How To Paint A Guitar Body

Sometimes you just know when your guitar is badly in need of a touch-up or a complete revamp, and learning how to paint a guitar body is actually not that difficult. Whether you’re going to paint a guitar body for the first time or you’re giving your old guitar a facelift, this article knocks the task out of the park with a few easy steps.

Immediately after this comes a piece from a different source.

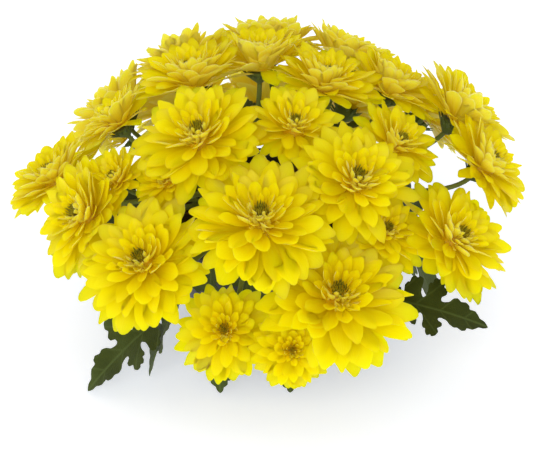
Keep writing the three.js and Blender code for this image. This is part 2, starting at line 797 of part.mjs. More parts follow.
const blooms = BLOOMS.map(bloomStation);
const green = CUTTINGS.map((name, i) => {
  const branches = blooms.filter((bloom) => bloom.cutting === i).sort((a, b) => a.origin.z - b.origin.z);
  branches.forEach((bloom, rank) => Object.assign(bloom, { rank }));
  const foot = polar(cuttingAzimuth(i), CUTTING_CIRCLE, SOIL_TOP - CUTTING_DEPTH + GAP);
  const head = foot.clone().setZ(FORK_LOWEST + FORK_STEP * branches.length);
  return [tube([foot, head], [FOOT_RADIUS, 0.7 * FOOT_RADIUS], FOOT_SIDES)];
});
for (const bloom of blooms) {
  const skin = branch(bloom);
  green[bloom.cutting].push(skin);
  taken.push(clump(skin, `cutting ${bloom.cutting} branch`));
  taken.push(clump(heartZone(bloom), `${bloom.name} heart`));
}

for (const [half, rows] of [[TOOTHED_HALF, SHOWN_LEAVES], [PLAIN_HALF, COVER_LEAVES]]) {
  for (const [azimuth, radius, height, tipAzimuth, tipRadius, tipHeight] of rows) {
    growLeaf(half, polar(azimuth, radius, height), polar(tipAzimuth, tipRadius, tipHeight));
  }
}

blooms.forEach((bloom, i) => {
  plant.add(named(`bloom_${bloom.name}`, growBloom(bloom, BLOOM_SEED + 17 * i).geometry(), YELLOW));
});

const leafDraw = seeded(LEAF_SEED);
for (let i = 0; i < SKIRT_LEAVES; i++) {
  const azimuth = SKIRT_START + SKIRT_STEP * i + 3 * leafDraw();
  const base = polar(azimuth, SKIRT_BASE[0], SKIRT_BASE[1]);
  const tip = polar(azimuth + 8 * leafDraw(), SKIRT_TIP[0] + 8 * leafDraw(), SKIRT_TIP[1] + 10 * leafDraw());
  growLeaf(TOOTHED_HALF, base, tip);
}
for (let i = 0; i < INNER_LEAVES; i++) {
  const azimuth = (360 * (i + 0.3)) / INNER_LEAVES + 6 * leafDraw();
  const base = polar(azimuth, INNER_BASE[0], INNER_BASE[1]);
  const tip = polar(azimuth + 12 * leafDraw(), INNER_TIP[0], INNER_TIP[1] + 8 * leafDraw());
  growLeaf(PLAIN_HALF, base, tip);
}

CUTTINGS.forEach((name, i) => {
  const fused = green[i].map((skin) => solid(skin.geometry())).reduce((whole, piece) => whole.add(piece));
  plant.add(named(`cutting_${name}`, shape(fused), GREEN));
});

export default plant;
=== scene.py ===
import itertools
import math
import random

import bmesh
import bpy
import numpy as np
from mathutils import Matrix, Vector, noise
from mathutils.bvhtree import BVHTree


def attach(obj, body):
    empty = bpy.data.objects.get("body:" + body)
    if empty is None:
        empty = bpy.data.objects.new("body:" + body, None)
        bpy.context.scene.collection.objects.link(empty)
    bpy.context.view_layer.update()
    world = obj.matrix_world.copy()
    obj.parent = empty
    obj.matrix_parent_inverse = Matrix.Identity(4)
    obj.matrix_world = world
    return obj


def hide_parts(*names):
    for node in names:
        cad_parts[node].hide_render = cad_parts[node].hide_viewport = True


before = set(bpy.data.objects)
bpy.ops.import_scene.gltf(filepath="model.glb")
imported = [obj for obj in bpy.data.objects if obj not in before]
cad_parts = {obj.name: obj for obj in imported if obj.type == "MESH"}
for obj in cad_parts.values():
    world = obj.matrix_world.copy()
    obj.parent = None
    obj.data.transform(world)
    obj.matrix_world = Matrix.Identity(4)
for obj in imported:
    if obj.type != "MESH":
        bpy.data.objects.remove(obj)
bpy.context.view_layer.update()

# Pot: the grower's round pot, injection moulded in charcoal polypropylene, with a collar round its rim
# and drain holes in its floor. It stands on its foot and holds the soil.
MM = 0.001
POT_HEIGHT = 84 * MM
POT_FOOT = 43 * MM
POT_COLLAR = 60 * MM
POT_NECK = 56.5 * MM
POT_UNDER = 73 * MM
POT_WALL = 1.8 * MM
DRAIN_RADIUS = 5 * MM
DRAIN_CIRCLE = 27 * MM
DRAIN_HOLES = 4
DRAIN_SIDES = 32
EDGE_ROUND = 0.25 * MM
POT_SIDES = 96


def linear(hex_colour):
    """An sRGB colour such as "f0cf08" as linear red, green, blue and alpha."""
    shares = [int(hex_colour[i : i + 2], 16) / 255 for i in (0, 2, 4)]
    return [s / 12.92 if s <= 0.04045 else ((s + 0.055) / 1.055) ** 2.4 for s in shares] + [1]


def add(tree, kind, inputs=None, **settings):
    """Adds a node with its settings, and gives each input a value or a link."""
    node = tree.nodes.new(kind)
    for name, value in settings.items():
        setattr(node, name, value)
    for name, value in (inputs or {}).items():
        if isinstance(value, bpy.types.NodeSocket):
            tree.links.new(value, node.inputs[name])
        else:
            node.inputs[name].default_value = value
    return node


def finish_named(name, roughness, ior=1.5):
    """A new material with only its main shader, and that shader."""
    material = bpy.data.materials.new(name)
    material.use_nodes = True
    shader = material.node_tree.nodes["Principled BSDF"]
    shader.inputs["Roughness"].default_value = roughness
    shader.inputs["IOR"].default_value = ior
    return material, material.node_tree, shader


def ramp(tree, share, stops):
    """A colour ramp over a 0 to 1 share, from pairs of place and sRGB colour."""
    node = add(tree, "ShaderNodeValToRGB", {"Fac": share})
    while len(node.color_ramp.elements) < len(stops):
        node.color_ramp.elements.new(0.5)
    for element, (place, colour) in zip(node.color_ramp.elements, stops):
        element.position = place
        element.color = linear(colour)
    return node.outputs["Color"]


def polar(azimuth, radius, height):
    """A point from its angle in degrees round +Z, its distance from the axis and its height."""
    angle = math.radians(azimuth)
    return Vector((radius * math.cos(angle), radius * math.sin(angle), height))


def mesh_from(form, name):
    """A finished bmesh as a mesh."""
    mesh = bpy.data.meshes.new(name)
    form.to_mesh(mesh)
    form.free()
    return mesh


def turned(profile, steps):
    """A bmesh turned round +Z from a profile of radius and height that starts and ends on the axis."""
    shell = bmesh.new()
    points = [shell.verts.new((radius, 0, height)) for radius, height in profile]
    for lower, upper in zip(points, points[1:]):
        shell.edges.new((lower, upper))
    bmesh.ops.spin(
        shell, geom=shell.verts[:] + shell.edges[:], cent=(0, 0, 0), axis=(0, 0, 1),
        angle=2 * math.pi, steps=steps, use_merge=True,
    )
    bmesh.ops.remove_doubles(shell, verts=shell.verts[:], dist=1e-6)
    bmesh.ops.recalc_face_normals(shell, faces=shell.faces[:])
    return shell


def drilled(shell, centres, radius, length, sides):
    """The shell with upright round holes through it."""
    drills = bmesh.new()
    for centre in centres:
        bmesh.ops.create_cone(
            drills, cap_ends=True, segments=sides, radius1=radius, radius2=radius,
            depth=length, matrix=Matrix.Translation(centre),
        )
    blocks = []
    for name, form in (("drilled", shell), ("drills", drills)):
        blocks.append(bpy.data.objects.new(name, mesh_from(form, name)))
        bpy.context.collection.objects.link(blocks[-1])
    cut = blocks[0].modifiers.new("holes", "BOOLEAN")
    cut.operation = "DIFFERENCE"
    cut.solver = "EXACT"
    cut.object = blocks[1]
    result = bmesh.new()
    result.from_object(blocks[0], bpy.context.evaluated_depsgraph_get())
    for block in blocks:
        bpy.data.objects.remove(block)
    return result


def piece_from(form, name, node, materials, smooth=40):
    """The finished piece: it stands for a CAD node and rides on the one body."""
    mesh = mesh_from(form, name)
    mesh.shade_smooth()
    mesh.set_sharp_from_angle(angle=math.radians(smooth))
    for material in materials:
        mesh.materials.append(material)
    piece = bpy.data.objects.new(name, mesh)
    bpy.context.collection.objects.link(piece)
    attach(piece, "root")
    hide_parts(node)
    return piece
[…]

To paint a guitar body, you will need:

  • A place to work (preferably an old table)
  • Sandpaper
  • Masking tape
  • Nut driver
  • Your choice of spray paint
  • Protective mask and clothing
  • Newspaper
  • Screwdriver
  • Primer
  • Paint brushes
  • Wood finish
  • Lacquer (optional)
  1. Start by removing the strings, tuning pegs and tuner knobs from the headstock. The entire guitar will eventually be disassembled, and this is why removal of the strings is completely necessary.
  2. Cover the fret board in masking tape. This can be done by applying several strips vertically over the fret board to ensure that the paint or finish does not come into contact with it. If you happen to be revamping an acoustic guitar, use the masking tape to completely cover the hole so that paint cannot enter the inside.
  3. Start the process by applying a coat of finish to the neck’s back and also to the guitar’s headstock. Leave these parts to dry for at least 24 hours. After you’ve done this, you’ll be completely finished with these parts and you’ll be halfway to rocking out with your new and improved guitar.
  4. Next, detach the pickups and contact plate off of the guitar. Because these connections are wired, you’ll need to desolder them to completely remove them.
  5. Now that your guitar is disassembled, prepare the table. You’ll need to pick a pretty spacious table to work at for the sanding and painting process. Make sure to also cover the table in newspaper to protect it from the paint.
  6. Begin sanding the guitar body. Keep in mind this will be a pretty lengthy process, and because of that it takes a lot of patience. You want your end result to be very smooth, so keep working at it. However, make sure that you don’t over-sand and ruin the underlying wood.
  7. Apply the primer to the guitar body. It’s okay to use primer in a spray can, but if you’re using a brush, make sure to paint along the direction of the grain for a nice result. Make sure that the body is coated evenly and leave to dry for about a day.
  8. Once the primer has dried, sand the body again. This time, you won’t sand until you have bare wood. You just want to sand until the surface is smooth again. Applying the primer with a brush can leave protruding streaks, so go ahead and sand them down to a smooth and even surface.
  9. Begin painting the guitar. Remember to wear your protective mask and clothing for this process. You’ll want to spray paint the front of the guitar first with nice, smooth back-and-forth strokes of your arm. Examine the guitar body for any missed spots, and once it’s passed inspection, let it dry for 24 more hours. If you want, you can apply another coat of paint once it has dried.
  10. Apply the lacquer if you’d like. The lacquer is not mandatory, but it will give your guitar a better shine and it will produce a better overall result.
  11. Now that the guitar has been completely revamped, reassemble it. Congratulations! You’ve finished your paint job on your guitar, and you’re ready to get back to rocking out with your new look.